West of Funchal, past Câmara de Lobos and climbing high up into the mountains you’ll arrive at Cabo Girão. At 589 meters it is Europe’s highest cliff face, skywalk and the second highest cliff face in the world after the Grand Canyon.
It is one of Madeira’s busiest tourist attractions and given my dislike for mass coach tourism, I probably should have seen this as a warning sign!
getting there & Parking
There are a number of ways you can get to Cabo Girao; hike through the pathways; coach; taxi or car. We arrived in a car – in winter (January 2017).
Taking the ‘expresso’ from Funchal to Cabo Girao is the easiest option and still gives you some exciting views over Madeira. Cabo Girao is well sign posted and leaving the expresso, you climb high up into the mountains on narrow and twisty roads that circle the mountainside.
Cabo Girao isn’t at the top of the mountain, that space is for a run down catholic church, however you cannot fail to miss the parking which is full of coaches.
Given just how many people visit this place, I understand it can be nearly two thousand per day in the summer, the parking is quite limited. The area is residential which must be so infuriating for the residents as the quality of parking isn’t always great. If you go be mindful of how you park.
Within the complex are a few shops, a cafe, some toilets and various places to sit as well as the glass skywalk and lookout point.
The toilets charge 50c CASH. There are no cash machines at the complex
The cafe is very reasonably priced and we ate three sandwiches and some drinks for 16 euros. There is no vegan option but there are vegetarian choices.
Like many European places, Madeira has a large population of dogs, many of which are stray. Cabo Girao is no exception and seems to have a resident quad of dogs including two pups.
What else is there to do there?
The day we visited, sadly somebody decided their life wasn’t worth living and authorities were removing their body from the cliff face. We were informed of a three hour delay so we decided rather than leave, we would hang around and find other things to do.

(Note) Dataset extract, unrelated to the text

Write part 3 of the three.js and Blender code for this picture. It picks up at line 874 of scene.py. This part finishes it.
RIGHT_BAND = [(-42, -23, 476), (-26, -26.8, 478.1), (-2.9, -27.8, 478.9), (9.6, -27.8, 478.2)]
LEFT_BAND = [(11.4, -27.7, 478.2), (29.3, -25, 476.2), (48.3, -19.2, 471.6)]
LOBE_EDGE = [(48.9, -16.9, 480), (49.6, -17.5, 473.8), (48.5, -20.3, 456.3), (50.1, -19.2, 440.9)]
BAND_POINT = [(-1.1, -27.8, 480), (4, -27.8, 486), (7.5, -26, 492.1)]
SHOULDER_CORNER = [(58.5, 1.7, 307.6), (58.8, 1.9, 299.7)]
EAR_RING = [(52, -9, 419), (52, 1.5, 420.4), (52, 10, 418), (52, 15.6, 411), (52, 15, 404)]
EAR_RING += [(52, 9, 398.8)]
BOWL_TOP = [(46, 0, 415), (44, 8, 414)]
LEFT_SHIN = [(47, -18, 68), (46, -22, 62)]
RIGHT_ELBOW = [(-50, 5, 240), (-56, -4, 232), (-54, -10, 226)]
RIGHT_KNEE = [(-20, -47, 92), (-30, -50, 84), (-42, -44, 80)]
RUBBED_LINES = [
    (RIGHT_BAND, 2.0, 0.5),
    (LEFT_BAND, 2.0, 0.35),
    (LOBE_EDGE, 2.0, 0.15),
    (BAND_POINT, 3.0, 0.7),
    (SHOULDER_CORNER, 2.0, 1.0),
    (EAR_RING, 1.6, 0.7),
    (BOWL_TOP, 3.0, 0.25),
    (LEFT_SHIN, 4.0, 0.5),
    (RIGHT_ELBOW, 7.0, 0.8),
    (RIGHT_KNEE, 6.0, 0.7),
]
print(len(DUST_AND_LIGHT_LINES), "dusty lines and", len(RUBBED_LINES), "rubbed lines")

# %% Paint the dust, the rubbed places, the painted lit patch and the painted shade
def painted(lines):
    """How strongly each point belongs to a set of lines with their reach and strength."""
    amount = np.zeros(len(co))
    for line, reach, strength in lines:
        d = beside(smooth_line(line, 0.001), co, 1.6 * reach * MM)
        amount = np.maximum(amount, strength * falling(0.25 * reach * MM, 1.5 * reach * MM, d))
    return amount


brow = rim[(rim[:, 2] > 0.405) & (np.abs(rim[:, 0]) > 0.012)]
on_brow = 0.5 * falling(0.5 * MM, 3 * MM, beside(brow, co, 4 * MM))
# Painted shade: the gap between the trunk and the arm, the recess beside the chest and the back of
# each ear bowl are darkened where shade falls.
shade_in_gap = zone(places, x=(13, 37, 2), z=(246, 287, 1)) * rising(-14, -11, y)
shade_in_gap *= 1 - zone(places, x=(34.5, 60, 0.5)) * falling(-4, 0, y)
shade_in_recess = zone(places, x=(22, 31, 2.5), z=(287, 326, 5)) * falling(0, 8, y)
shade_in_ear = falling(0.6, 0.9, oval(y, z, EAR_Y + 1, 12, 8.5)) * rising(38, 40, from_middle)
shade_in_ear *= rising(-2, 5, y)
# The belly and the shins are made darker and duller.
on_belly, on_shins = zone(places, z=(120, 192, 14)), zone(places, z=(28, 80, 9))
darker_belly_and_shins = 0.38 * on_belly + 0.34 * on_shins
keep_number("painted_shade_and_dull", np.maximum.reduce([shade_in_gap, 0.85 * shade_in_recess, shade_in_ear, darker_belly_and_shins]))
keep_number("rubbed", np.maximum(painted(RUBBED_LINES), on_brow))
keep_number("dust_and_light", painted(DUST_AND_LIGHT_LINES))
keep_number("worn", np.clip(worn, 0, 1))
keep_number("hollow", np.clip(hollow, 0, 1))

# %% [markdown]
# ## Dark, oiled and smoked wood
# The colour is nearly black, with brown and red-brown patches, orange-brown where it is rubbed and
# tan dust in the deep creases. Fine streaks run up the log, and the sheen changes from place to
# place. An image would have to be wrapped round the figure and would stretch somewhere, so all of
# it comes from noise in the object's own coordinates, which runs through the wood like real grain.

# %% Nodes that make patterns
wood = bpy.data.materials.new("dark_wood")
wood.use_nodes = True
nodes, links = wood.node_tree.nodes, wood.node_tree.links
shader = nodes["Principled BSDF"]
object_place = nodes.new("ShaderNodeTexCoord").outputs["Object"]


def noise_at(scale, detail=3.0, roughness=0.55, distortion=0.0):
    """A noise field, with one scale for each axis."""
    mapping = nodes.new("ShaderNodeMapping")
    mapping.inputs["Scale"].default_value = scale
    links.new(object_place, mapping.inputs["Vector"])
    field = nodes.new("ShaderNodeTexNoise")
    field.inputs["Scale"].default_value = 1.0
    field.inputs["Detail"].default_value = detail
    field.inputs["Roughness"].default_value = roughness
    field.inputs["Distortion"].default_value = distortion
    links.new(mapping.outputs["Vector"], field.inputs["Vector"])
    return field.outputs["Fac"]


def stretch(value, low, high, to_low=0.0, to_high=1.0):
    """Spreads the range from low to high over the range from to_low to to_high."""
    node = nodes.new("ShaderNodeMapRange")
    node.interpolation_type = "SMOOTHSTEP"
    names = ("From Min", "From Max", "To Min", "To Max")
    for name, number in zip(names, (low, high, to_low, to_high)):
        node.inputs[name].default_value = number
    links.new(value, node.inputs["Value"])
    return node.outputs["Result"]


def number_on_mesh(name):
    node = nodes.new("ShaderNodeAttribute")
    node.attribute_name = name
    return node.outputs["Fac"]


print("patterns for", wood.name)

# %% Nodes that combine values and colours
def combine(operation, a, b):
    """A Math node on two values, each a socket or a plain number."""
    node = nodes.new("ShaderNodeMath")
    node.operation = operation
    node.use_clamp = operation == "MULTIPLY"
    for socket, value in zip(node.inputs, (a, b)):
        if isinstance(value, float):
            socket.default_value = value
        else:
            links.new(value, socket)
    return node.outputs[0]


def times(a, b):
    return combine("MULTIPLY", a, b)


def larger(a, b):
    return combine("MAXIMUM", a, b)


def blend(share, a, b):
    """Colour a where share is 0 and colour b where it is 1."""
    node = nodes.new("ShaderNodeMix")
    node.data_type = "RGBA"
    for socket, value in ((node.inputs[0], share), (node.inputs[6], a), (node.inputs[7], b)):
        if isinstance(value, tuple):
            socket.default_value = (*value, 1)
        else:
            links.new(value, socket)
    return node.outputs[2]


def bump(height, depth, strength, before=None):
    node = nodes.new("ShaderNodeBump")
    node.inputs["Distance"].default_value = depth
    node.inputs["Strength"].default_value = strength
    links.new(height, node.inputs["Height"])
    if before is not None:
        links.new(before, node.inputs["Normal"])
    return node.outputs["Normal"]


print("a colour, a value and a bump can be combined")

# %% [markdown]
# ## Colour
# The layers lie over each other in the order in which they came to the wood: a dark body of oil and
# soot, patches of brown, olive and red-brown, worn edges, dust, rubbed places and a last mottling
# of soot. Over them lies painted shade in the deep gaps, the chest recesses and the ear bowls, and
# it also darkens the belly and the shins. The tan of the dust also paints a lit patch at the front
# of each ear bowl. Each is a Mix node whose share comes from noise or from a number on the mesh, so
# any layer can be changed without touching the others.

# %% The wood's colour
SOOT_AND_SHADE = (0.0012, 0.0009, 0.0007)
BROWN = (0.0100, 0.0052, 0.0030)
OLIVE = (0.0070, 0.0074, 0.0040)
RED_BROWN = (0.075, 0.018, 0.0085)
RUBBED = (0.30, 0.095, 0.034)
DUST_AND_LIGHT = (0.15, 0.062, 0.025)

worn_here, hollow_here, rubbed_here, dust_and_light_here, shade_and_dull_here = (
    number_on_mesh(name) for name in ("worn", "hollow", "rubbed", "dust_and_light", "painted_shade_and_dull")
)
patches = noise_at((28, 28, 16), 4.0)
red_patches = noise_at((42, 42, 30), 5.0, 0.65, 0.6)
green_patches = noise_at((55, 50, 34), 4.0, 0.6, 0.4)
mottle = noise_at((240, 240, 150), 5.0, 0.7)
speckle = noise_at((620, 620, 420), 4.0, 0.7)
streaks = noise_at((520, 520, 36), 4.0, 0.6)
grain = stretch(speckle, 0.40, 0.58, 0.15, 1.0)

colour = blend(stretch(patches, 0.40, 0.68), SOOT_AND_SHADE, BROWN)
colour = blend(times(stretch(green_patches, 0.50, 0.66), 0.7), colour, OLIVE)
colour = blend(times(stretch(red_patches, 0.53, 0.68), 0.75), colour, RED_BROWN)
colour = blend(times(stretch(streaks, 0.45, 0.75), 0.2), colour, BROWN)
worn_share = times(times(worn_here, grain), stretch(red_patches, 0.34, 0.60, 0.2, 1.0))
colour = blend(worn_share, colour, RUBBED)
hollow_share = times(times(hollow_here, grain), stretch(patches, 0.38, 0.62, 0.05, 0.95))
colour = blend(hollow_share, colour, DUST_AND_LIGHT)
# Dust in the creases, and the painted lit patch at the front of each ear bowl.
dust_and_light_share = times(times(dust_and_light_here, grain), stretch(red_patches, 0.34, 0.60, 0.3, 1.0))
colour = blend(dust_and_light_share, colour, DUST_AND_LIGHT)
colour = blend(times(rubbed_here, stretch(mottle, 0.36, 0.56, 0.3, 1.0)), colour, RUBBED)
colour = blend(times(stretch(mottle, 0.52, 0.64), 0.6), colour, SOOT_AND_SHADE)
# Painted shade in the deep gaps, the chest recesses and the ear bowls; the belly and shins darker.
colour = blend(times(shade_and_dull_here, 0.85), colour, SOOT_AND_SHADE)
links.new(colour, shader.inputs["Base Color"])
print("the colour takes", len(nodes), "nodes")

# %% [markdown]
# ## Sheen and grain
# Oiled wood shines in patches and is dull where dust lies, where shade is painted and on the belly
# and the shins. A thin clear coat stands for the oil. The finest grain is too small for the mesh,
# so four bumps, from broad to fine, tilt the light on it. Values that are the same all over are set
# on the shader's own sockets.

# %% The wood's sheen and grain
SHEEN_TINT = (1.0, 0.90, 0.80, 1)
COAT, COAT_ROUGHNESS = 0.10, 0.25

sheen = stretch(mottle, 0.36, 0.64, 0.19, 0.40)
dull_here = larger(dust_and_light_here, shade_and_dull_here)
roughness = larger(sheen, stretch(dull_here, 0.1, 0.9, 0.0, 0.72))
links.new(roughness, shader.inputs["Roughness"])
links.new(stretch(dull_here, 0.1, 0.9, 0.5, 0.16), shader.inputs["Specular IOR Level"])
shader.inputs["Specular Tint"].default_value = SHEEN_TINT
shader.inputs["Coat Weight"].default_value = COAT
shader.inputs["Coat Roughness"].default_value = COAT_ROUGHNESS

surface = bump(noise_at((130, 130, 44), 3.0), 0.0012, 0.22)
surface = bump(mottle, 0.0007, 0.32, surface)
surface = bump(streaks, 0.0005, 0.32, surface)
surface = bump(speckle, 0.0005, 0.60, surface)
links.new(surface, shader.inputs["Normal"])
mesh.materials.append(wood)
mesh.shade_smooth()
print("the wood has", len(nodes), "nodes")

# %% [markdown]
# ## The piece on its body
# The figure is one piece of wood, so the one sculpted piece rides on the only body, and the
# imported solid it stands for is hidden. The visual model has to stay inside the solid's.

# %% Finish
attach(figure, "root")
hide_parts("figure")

What else can you do whilst you’re there?
Walk east around the mountain. You’ll see some impressive houses perched on the edge of the mountain giving unprecedented views down into the valley.
Walk up to see the catholic church; Chapel of Nossa Senhora da Fátima which was built in 1951. I have to say it doesn’t look in the greatest of conditions but it does kill some time. It is supposed to be one of the main pilgrim stops on the island.
Walk down to several view points. There are some steep steps at the end of a residential street that give access to more viewing points.
The area is well known for paragliding and base jumping. You’ll see at least one a day.
The viewing point
I’ll say it now and get it over and done with; I was really disappointed by the size of the platform and the amount of tourists. It is a free attraction and I guess we should have expected it to be busy but I hadn’t expected it to be so NOISY.
I had also forgotten how self absorbed tourists taking selfies could be. I would like to go back but I’d definitely get there for sunrise to avoid the barrage of people.
At each end of the viewing platform are metal grid areas. Look below and you can see the bare ground – or the cliff face below with the green terraces.
Only the middle section is glass. There were a few people making a big fuss about it but most were happy to walk around on it. I think because the waves are SUCH a long way down, you’re unable to see it very clearly (mostly because of the mist and clouds) and it doesn’t really effect you.
The views across the island are amazing and if you can ignore the noise and hustle and bustle of the tourists then it’s worth it. There is no way I could visit this in the summer months though.